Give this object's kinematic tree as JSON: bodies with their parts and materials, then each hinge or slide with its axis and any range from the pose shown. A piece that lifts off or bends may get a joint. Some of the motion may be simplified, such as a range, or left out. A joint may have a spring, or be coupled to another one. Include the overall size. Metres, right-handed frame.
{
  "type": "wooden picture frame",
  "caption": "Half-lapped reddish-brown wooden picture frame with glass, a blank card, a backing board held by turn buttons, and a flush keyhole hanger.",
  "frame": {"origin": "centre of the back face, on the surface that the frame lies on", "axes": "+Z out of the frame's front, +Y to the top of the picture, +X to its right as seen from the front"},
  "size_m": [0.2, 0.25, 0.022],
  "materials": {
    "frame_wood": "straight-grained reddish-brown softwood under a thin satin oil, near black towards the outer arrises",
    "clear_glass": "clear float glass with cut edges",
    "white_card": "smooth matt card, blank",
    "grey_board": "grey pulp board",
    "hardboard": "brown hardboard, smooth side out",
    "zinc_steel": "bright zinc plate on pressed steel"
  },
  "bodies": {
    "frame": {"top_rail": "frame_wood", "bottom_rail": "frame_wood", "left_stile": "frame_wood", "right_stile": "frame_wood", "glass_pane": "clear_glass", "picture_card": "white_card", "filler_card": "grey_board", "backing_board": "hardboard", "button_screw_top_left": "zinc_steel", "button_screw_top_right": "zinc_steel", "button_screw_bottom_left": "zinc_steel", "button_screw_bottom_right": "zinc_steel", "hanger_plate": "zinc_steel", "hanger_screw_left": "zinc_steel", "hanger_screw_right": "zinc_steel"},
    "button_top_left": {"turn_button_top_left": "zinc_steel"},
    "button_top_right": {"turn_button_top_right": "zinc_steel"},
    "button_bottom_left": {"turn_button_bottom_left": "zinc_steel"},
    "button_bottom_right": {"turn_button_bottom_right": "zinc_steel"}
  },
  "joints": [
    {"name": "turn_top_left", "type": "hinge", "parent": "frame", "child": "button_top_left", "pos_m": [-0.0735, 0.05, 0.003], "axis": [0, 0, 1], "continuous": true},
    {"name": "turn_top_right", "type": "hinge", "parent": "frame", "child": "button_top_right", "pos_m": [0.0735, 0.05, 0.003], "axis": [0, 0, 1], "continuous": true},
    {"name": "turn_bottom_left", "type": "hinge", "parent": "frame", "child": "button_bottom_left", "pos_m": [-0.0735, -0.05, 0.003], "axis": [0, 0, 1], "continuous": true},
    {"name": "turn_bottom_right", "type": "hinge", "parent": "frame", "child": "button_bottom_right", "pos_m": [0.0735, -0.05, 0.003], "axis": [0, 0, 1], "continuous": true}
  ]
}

### WHAT THIS TASK INVOLVES
From the first line to the last, please quote the material above exactly.

### TASK ANSWER
Give this object's kinematic tree as JSON: bodies with their parts and materials, then each hinge or slide with its axis and any range from the pose shown. A piece that lifts off or bends may get a joint. Some of the motion may be simplified, such as a range, or left out. A joint may have a spring, or be coupled to another one. Include the overall size. Metres, right-handed frame.
{
  "type": "wooden picture frame",
  "caption": "Half-lapped reddish-brown wooden picture frame with glass, a blank card, a backing board held by turn buttons, and a flush keyhole hanger.",
  "frame": {"origin": "centre of the back face, on the surface that the frame lies on", "axes": "+Z out of the frame's front, +Y to the top of the picture, +X to its right as seen from the front"},
  "size_m": [0.2, 0.25, 0.022],
  "materials": {
    "frame_wood": "straight-grained reddish-brown softwood under a thin satin oil, near black towards the outer arrises",
    "clear_glass": "clear float glass with cut edges",
    "white_card": "smooth matt card, blank",
    "grey_board": "grey pulp board",
    "hardboard": "brown hardboard, smooth side out",
    "zinc_steel": "bright zinc plate on pressed steel"
  },
  "bodies": {
    "frame": {"top_rail": "frame_wood", "bottom_rail": "frame_wood", "left_stile": "frame_wood", "right_stile": "frame_wood", "glass_pane": "clear_glass", "picture_card": "white_card", "filler_card": "grey_board", "backing_board": "hardboard", "button_screw_top_left": "zinc_steel", "button_screw_top_right": "zinc_steel", "button_screw_bottom_left": "zinc_steel", "button_screw_bottom_right": "zinc_steel", "hanger_plate": "zinc_steel", "hanger_screw_left": "zinc_steel", "hanger_screw_right": "zinc_steel"},
    "button_top_left": {"turn_button_top_left": "zinc_steel"},
    "button_top_right": {"turn_button_top_right": "zinc_steel"},
    "button_bottom_left": {"turn_button_bottom_left": "zinc_steel"},
    "button_bottom_right": {"turn_button_bottom_right": "zinc_steel"}
  },
  "joints": [
    {"name": "turn_top_left", "type": "hinge", "parent": "frame", "child": "button_top_left", "pos_m": [-0.0735, 0.05, 0.003], "axis": [0, 0, 1], "continuous": true},
    {"name": "turn_top_right", "type": "hinge", "parent": "frame", "child": "button_top_right", "pos_m": [0.0735, 0.05, 0.003], "axis": [0, 0, 1], "continuous": true},
    {"name": "turn_bottom_left", "type": "hinge", "parent": "frame", "child": "button_bottom_left", "pos_m": [-0.0735, -0.05, 0.003], "axis": [0, 0, 1], "continuous": true},
    {"name": "turn_bottom_right", "type": "hinge", "parent": "frame", "child": "button_bottom_right", "pos_m": [0.0735, -0.05, 0.003], "axis": [0, 0, 1], "continuous": true}
  ]
}